You can also let go of both statues’ nonchalance, presumably intended to convey bravado to the Philistine giant.
Distinctions with a difference
The bigger dissimilarities begin with the nudity in each statue. Michelangelo used it to demonstrate the boy’s vulnerability and courage in the face of battle.
But the way Donatello posed his nude “David,” he seemed more intent on showing off the boy’s body and less on the action taking place. It’s all in the posture and the mannerisms.
(I’ll be right back about this).
Even though Donatello’s “David” has his foot on the severed head of Goliath, his facial expression is not one of a conquering hero.
Instead, you see a faraway look, as if daydreaming, as if he had nothing to do with what’s going on.
Then there’s the foppish-looking hat bedecked with bay leaves that sits rakishly on the boy’s head.
Yes, David was a shepherd who spent his days in the not sun.
But if the hat is meant to protect the head, why not the rest of the body? Wearing a hat and nothing else looks silly.
Most of all, though, the posture and mannerisms in the bronze are hard to take seriously. One hand on his hip in what looks like a dallying way – less triumphant and more theatrical, dandyish, even flirty – as if modeling for Adam Film World Magazine.
And what is one to make of Donatello’s “David” in marble?
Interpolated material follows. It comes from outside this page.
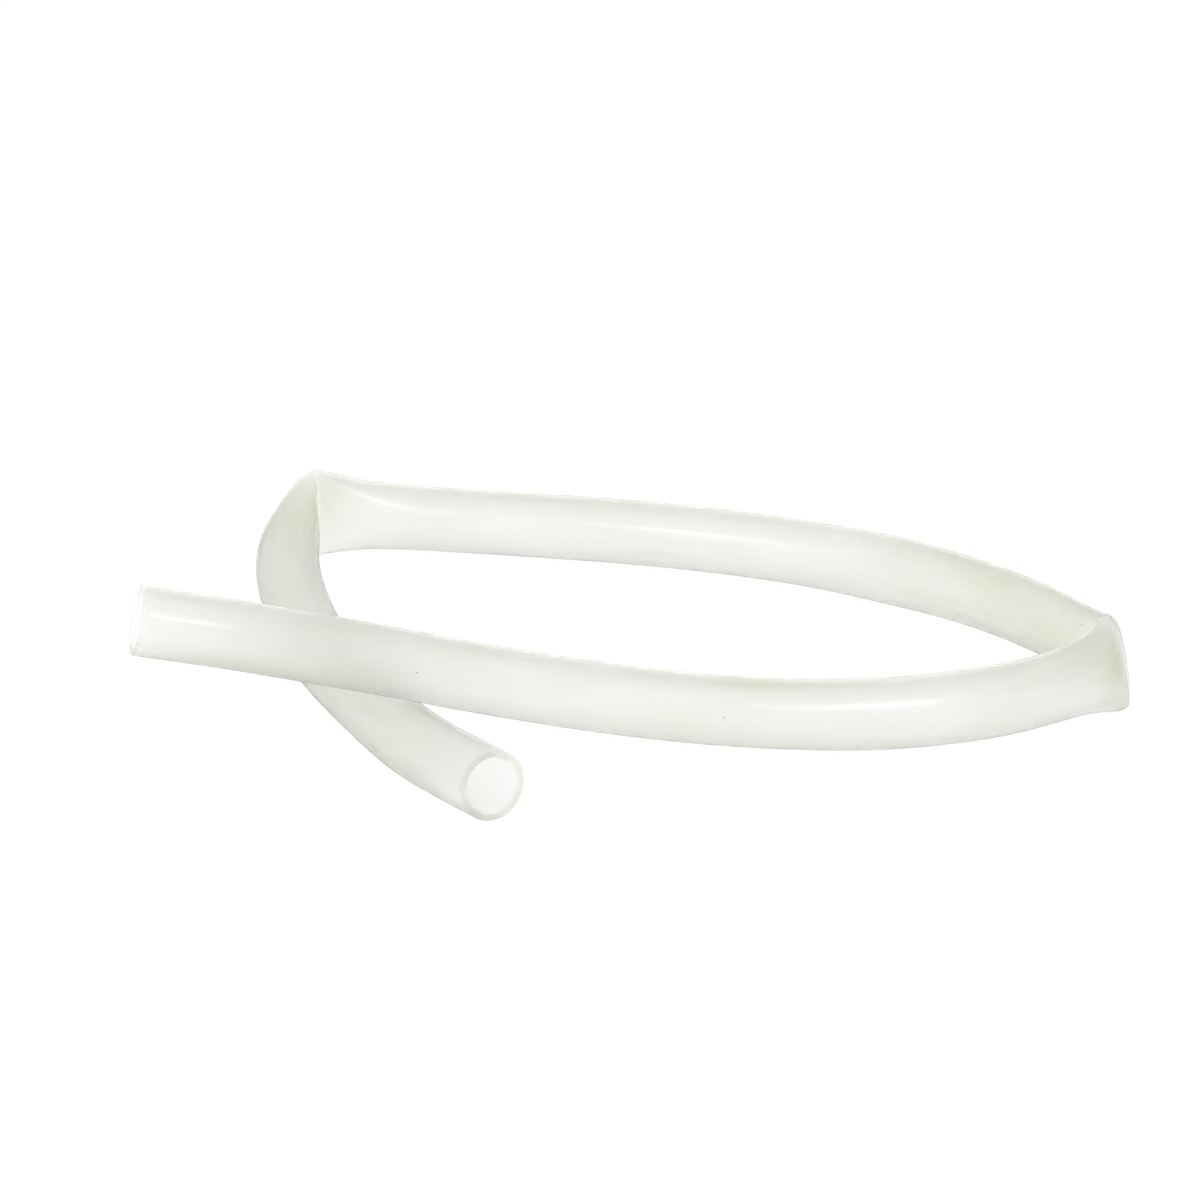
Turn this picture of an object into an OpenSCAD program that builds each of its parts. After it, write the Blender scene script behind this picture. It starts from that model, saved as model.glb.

The face is blank. And unlike his bronze “David” and Michelangelo’s marble “David,” this one is not nude.
And with one hand on his hip, it looks like the boy is holding up the cloth that covers him before it falls down.
His other hand hovers over more of the cloth on his other side, again as if expecting it to fall down.
Perhaps the big shock in this work is the blank television stare so completely disconnected from the Goliath he just killed and beneath his foot.
But wait. The irony here is that of all the Renaissance sculptors Donatello excelled at expression. His gift for picturing emotion outclassed his contemporaries. Every historian says so.
Giorgio Vasari explained this in his history book "Lives of the Most Excellent Painters, Sculptors, and Architects," saying it was the ability to impart feeling in stone and metal that set him apart.